In East Asia Forum this week, Yuhan Zhang, an energy professional in a multinational energy company based in the United States and a former researcher at the Carnegie Endowment for International Peace — outlined four trends in Chinese overseas corporate expansion – and four areas where those companies need to be well prepared to avoid pitfalls – the salient points of which are:

“There are four distinct trends in Chinese overseas mergers and acquisitions that have led to particular challenges for Chinese firms:

  1. Chinese overseas mergers and acquisitions in the energy sector are still dominated by state-owned enterprises (SOEs), which are beginning to invest in renewables.  Some private enterprises have also tried to pursue overseas mergers in renewable energy but very few are successful.  A large number of Chinese private companies find it difficult to raise the money required to purchase assets overseas.
  2. Chinese firms are speeding up investment in manufacturing assets overseas.  Private enterprise share of thos investments is increasing, and the targets of investment are expanding to Southeast Asia, Africa and Latin America.
  3. Chinese firms are increasingly willing to pay a high price to acquire assets.  But it should be noted that paying a high price does not guarantee success.
  4. Most Chinese managers lack experience in overseas mergers and acquisitions and have difficulty doing their due diligence and integrating the company post-merger.  Instead of seeking majority ownership — more and more Chinese enterprises are pursuing a minority overseas investment with the condition that they get a voting right on the board of directors of the target company.

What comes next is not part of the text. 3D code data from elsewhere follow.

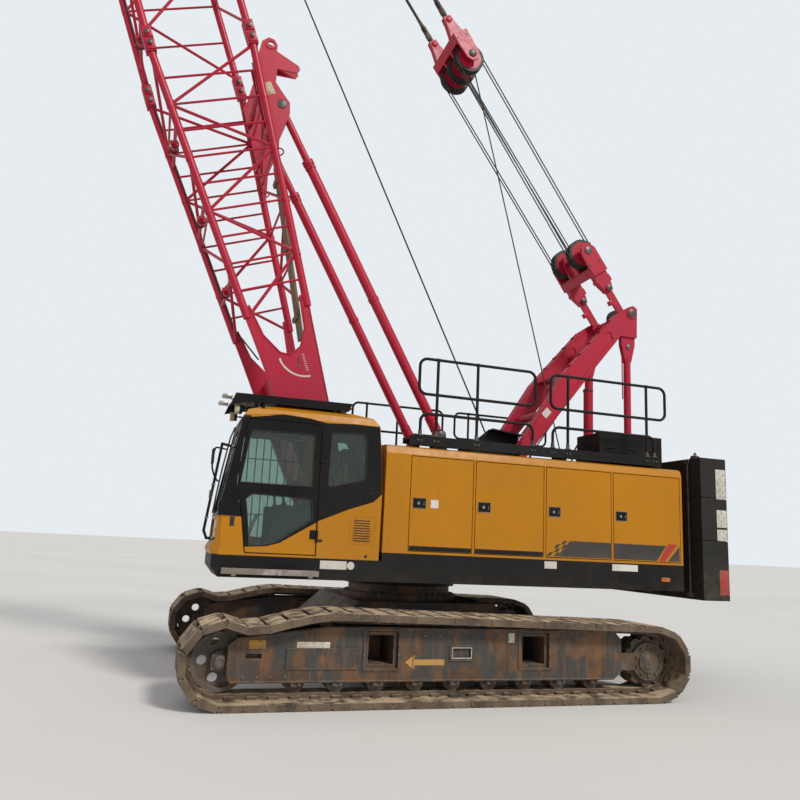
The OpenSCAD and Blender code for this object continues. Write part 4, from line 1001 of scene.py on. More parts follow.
@dataclass
class TrackDressing:
    """Interlocking lumps, pins and end bosses of one track's shoes."""

    side: Side
    wheelbase: float = 4.66
    tread: float = 0.285
    shoe_top: float = 0.115
    root: float = 0.062
    run: int = 23
    arc: int = 5
    carrier: int = 5
    carrier_z: float = 0.765
    sag: float = 0.085
    half_width: float = 0.38

    def corners(self, off: float) -> list[Pair]:
        """Gives the corners between shoes.

        Args:
            off: distance outside the chain's tread line.

        Returns:
            Points (x, z) round the loop.
        """
        half, axle = self.wheelbase / 2, self.shoe_top + self.tread
        pitch = self.wheelbase / self.run
        points = [(-half + pitch * i, self.shoe_top - off) for i in range(self.run + 1)]
        for end in (1, -1):
            for i in range(1, self.arc):
                angle = math.radians(-90 * end + 180 * i / self.arc)
                r = self.tread + off
                points.append((end * half + r * math.cos(angle), axle + r * math.sin(angle)))
            if end == 1:
                points += [(x, self.top(x) + off) for x in (half - pitch * i for i in range(self.run + 1))]
        return points

    def top(self, x: float) -> float:
        """Gives the height of the top run's tread line at x."""
        half, low = self.wheelbase / 2, self.shoe_top + 2 * self.tread
        at = half - self.carrier * self.wheelbase / self.run
        if x > at:
            f = (x - at) / (half - at)
            return self.carrier_z + (low - self.carrier_z) * f - self.sag * math.sin(math.pi * f * f)
        return self.carrier_z + (low - self.carrier_z) * (at - x) / (half + at)

    def build(self) -> None:
        """Makes the lumps and the pins of every shoe."""
        name = self.side.name.lower()
        lumps = Piece(f"{name}_shoe_lumps", "carbody", SHOE_STEEL)
        pins = Piece(f"{name}_shoe_pins", "carbody", WHEEL_STEEL, "track_steel")
        loop = self.corners(self.root)
        y0 = self.side.value * TRACK_Y
        for a, b in zip(loop, loop[1:] + loop[:1]):
            along = Vector((b[0] - a[0], 0.0, b[1] - a[1]))
            pitch = along.length
            along.normalize()
            out = Vector((along.z, 0.0, -along.x))
            place = Matrix((along, (0.0, 1.0, 0.0), out)).transposed().to_4x4()
            place.translation = (a[0], y0, a[1])
            self.shoe(lumps, pins, place, pitch)
        lumps.done()
        pins.done()

    def shoe(self, lumps: Piece, pins: Piece, place: Matrix, pitch: float) -> None:
        """Adds the details of one shoe.

        Args:
            lumps: piece that takes the castings.
            pins: piece that takes the pins.
            place: frame of the shoe, x along it and z away from the chain.
            pitch: its length.
        """
        for s in (1, -1):
            y = s * (self.half_width - 0.050)
            self.lump(lumps, place, (pitch - 0.034, y - 0.042, 0.006), (pitch + 0.016, y + 0.042, 0.049))
            y = s * (self.half_width - 0.150)
            self.lump(lumps, place, (pitch - 0.016, y - 0.045, 0.006), (pitch + 0.034, y + 0.045, 0.046))
            self.lump(lumps, place, (0.045, s * 0.155 - 0.015, -0.045),
                      (pitch - 0.06, s * 0.155 + 0.015, 0.002))
            ends = [place @ Vector((pitch, s * t, 0.024)) for t in (0.30, self.half_width - 0.0015)]
            pins.rod(*ends, 0.018, 10)

    @staticmethod
    def lump(piece: Piece, place: Matrix, low: Point, high: Point) -> None:
        """Adds a casting narrower on its outer side.

        Args:
            piece: piece that takes it.
            place: frame of the shoe.
            low: its lowest corner.
            high: its highest corner.
        """
        made = bmesh.ops.create_cube(piece.bm, size=1.0)["verts"]
        for v in made:
            pinch = 0.82 if v.co.z > 0 else 1.0
            v.co = Vector([(lo + hi) / 2 + c * k * (hi - lo) for lo, hi, c, k in
                           zip(low, high, v.co, (pinch, pinch, 1.0))])
        bmesh.ops.transform(piece.bm, matrix=place, verts=made)


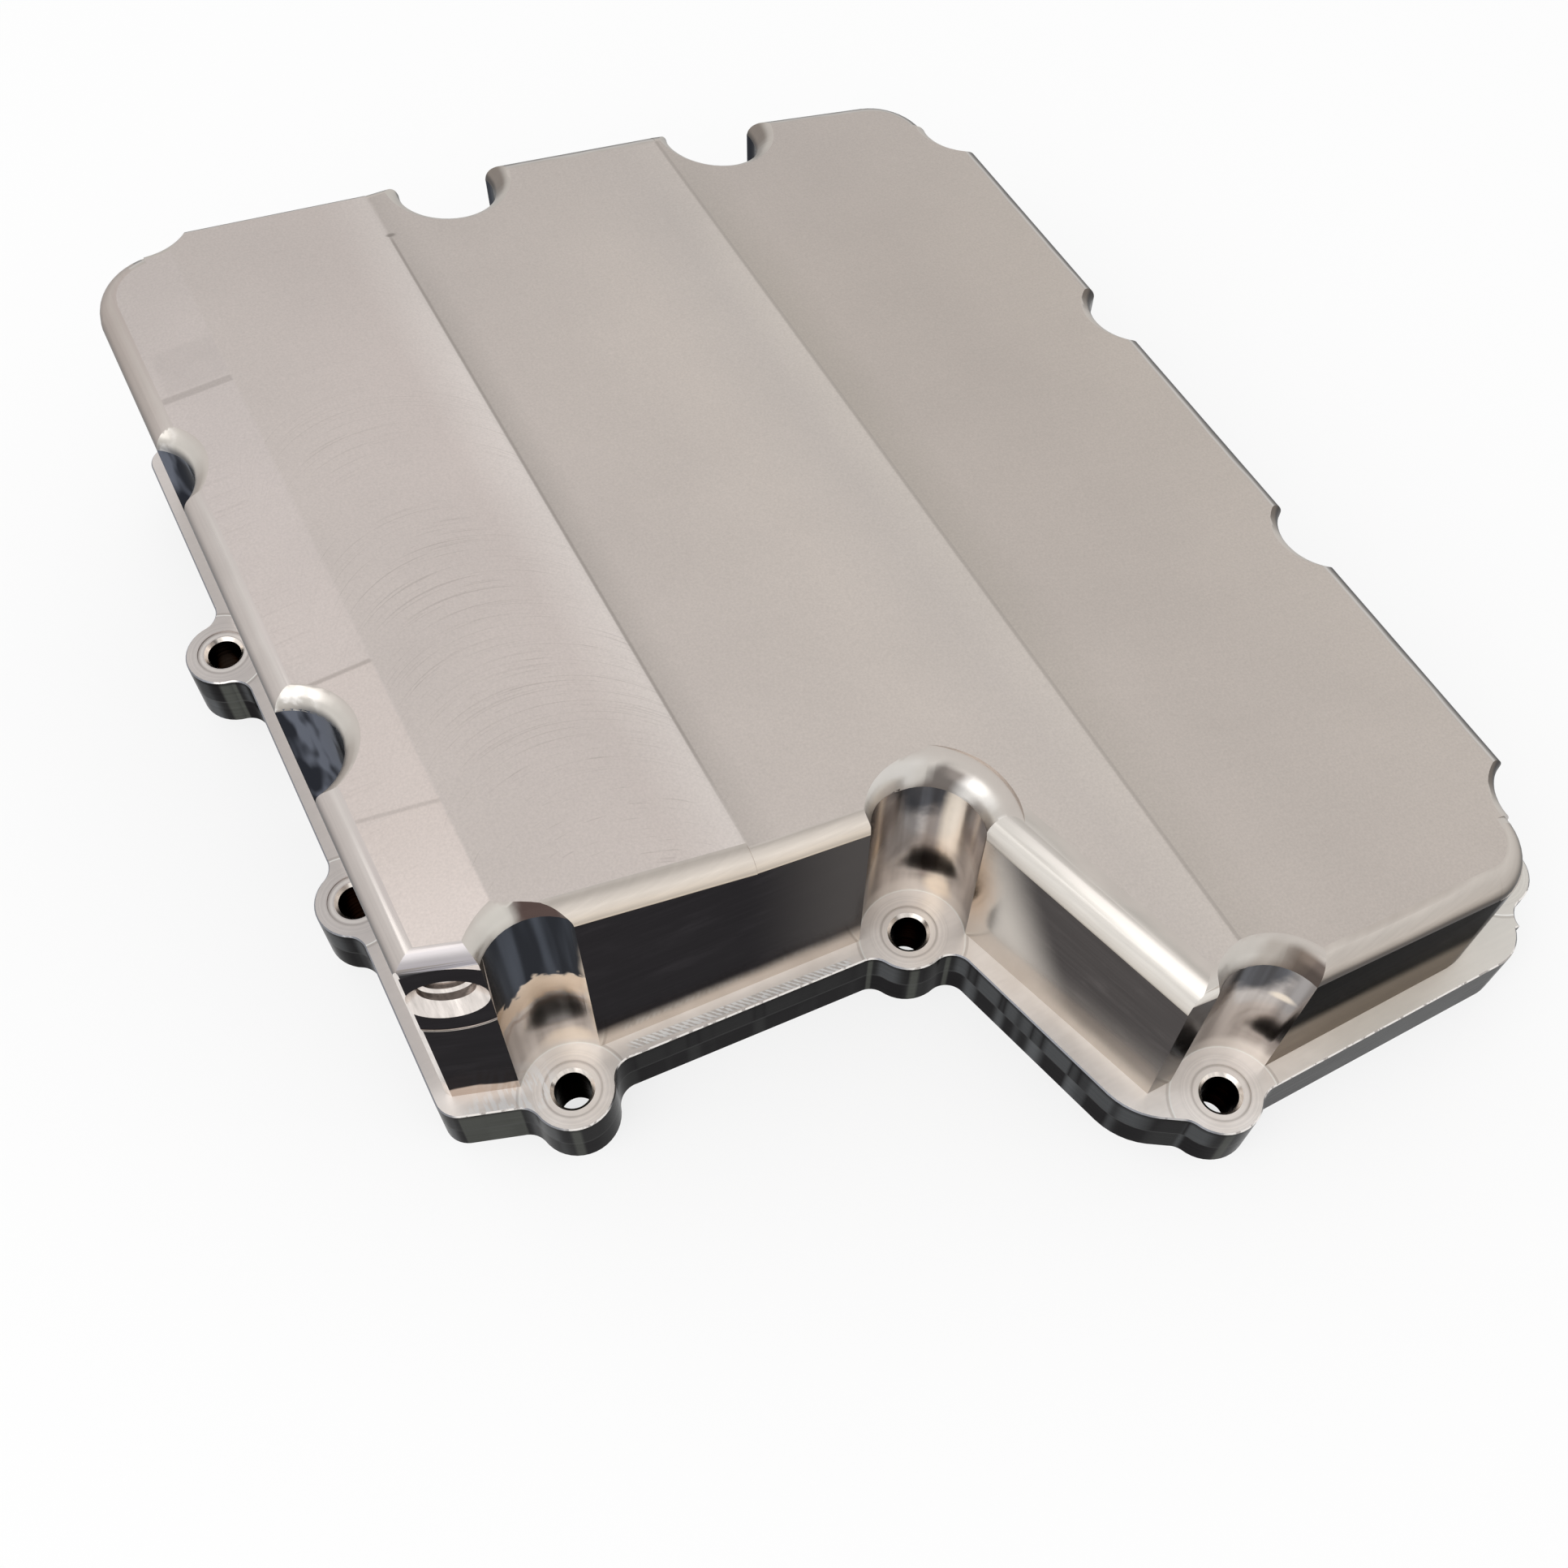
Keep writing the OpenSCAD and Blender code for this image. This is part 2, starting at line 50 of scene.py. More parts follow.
# %% [markdown]
# ## Measures
# All places are measured in millimetres from the bolt hole nearest the drain
# port, with X across the pan and Y along it. The pan's own origin is the middle
# of its gasket face, so one helper turns a place on the pan into a place in the
# scene. A bolt is written as the place of its hole and the direction in which its
# pocket opens. The rims of four pockets lean with the floor, and the rest are level.

# %% Name the measures
ORIGIN = Vector((72.0, 61.6, 0.0))
FLANGE_TOP = 13.0
HOLE_MOUTH_R = 4.2
POCKET_R = 9.5
POCKET_SHIFT = 1.2
RIM_REACH = 5.8
CREST_X, MID_CREASE_X, FAR_CREASE_X = -2.5, 37.0, 98.0
BOLTS = [
    ((0, 0), -90), ((65.3, -0.9), -90), ((97.2, -51.8), -90),
    ((165.5, -39.6), 0), ((167.5, 24.6), 0), ((167.5, 88.8), 0), ((165.5, 153.0), 0),
    ((110.9, 165.8), 90), ((53.2, 169.6), 90), ((-6.0, 175.0), 90),
    ((-23.5, 114.0), 180), ((-19.9, 50.8), 180),
]
LEANING_RIMS = (1, 2, 7, 8)
PORT_AT, PORT_ANGLE, PORT_Z = Vector((-13.624, 6.457)), -18.9, 51.2
PORT_DEPTH, PORT_MOUTH_R = 13.5, 6.6


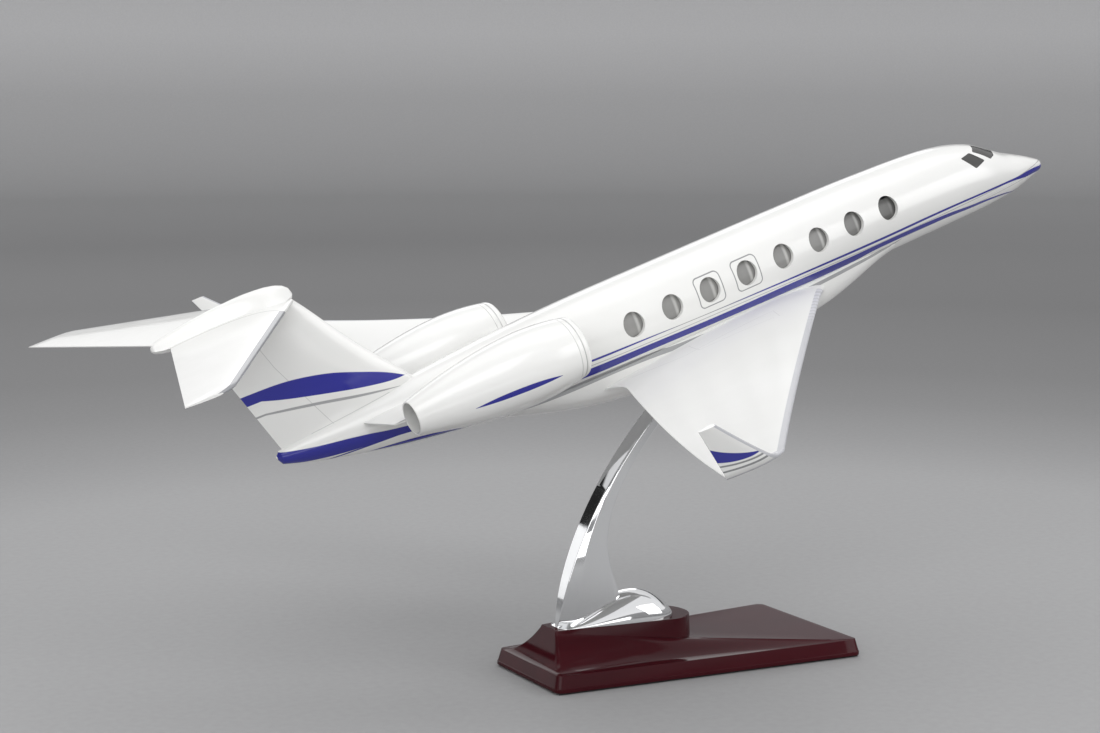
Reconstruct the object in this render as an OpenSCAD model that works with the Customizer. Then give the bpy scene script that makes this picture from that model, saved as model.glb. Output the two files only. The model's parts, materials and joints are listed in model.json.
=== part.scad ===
// Desk model of a twin-jet business aircraft on a curved chrome arm and a lacquered base.
// The aircraft is drawn nose-first along +X with its nose tip at x = 0, port side at +Y,
// and airframe() lifts and pitches it onto the stand. "Station" means distance aft of the nose.

/* [Pose] */
// Nose-up angle of the aircraft on its stand
pitch = 18.2; // [14:0.1:20]
// Height of the nose above the desk
nose_height = 230.6; // [225:0.1:240]
// Distance of the nose ahead of the base centre
nose_reach = 203.8; // [195:0.1:210]

/* [Fuselage] */
// Cabin radius
cabin_r = 20; // [19:0.5:21]
// Moulded wall thickness
wall = 1.8; // [1.4:0.1:2.2]
// Number of cabin windows on each side
window_count = 8; // [4:1:8]
// Station of the first window
first_window = 107; // [100:1:110]
// Distance between window centres
window_pitch = 20.4; // [18:0.1:20.6]
// Width of a window
window_w = 10.4; // [7:0.2:11]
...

In the future, there are four major things Chinese firms should pay particular attention to while conducting overseas mergers and acquisitions:

  1. Chinese SOEs should take the advantage of the 2008 global financial crisis and the 2010 Debt Crisis to seek favorable targets in developed economies to obtain advanced technologies, management skills and prestigious brands. But Chinese SOEs should be aware of the unfavorable regulatory conditions imposed by the Committee on Foreign Investment in the United States.
  2. Ambitious private enterprises, which have limited funds and experience, need to conduct a serious feasibility study before they embark on expansion attempts.
  3. Both SOEs and private enterprises should communicate with foreign authorities and establish a good image.
  4. Post-merger, Chinese enterprises have an opportunity to learn from Western practices in corporate management, financial accounting and operations, market positioning, and technological research and development.”

The opportunity for professional services firms

Professional services providers in markets that are the focus of Chinese overseas corporate expansion – from lawyers to public affairs professionals — would do well to tailor new business development initiatives around the opportunities and potential pitfalls that Yuhan Zhang has outlined.  I’ve written in detail before about what specific actions professional services providers need to take around these types of opportunities.  Your expertise is essential to help China’s ambitious corporate management teams realize their full potential overseas.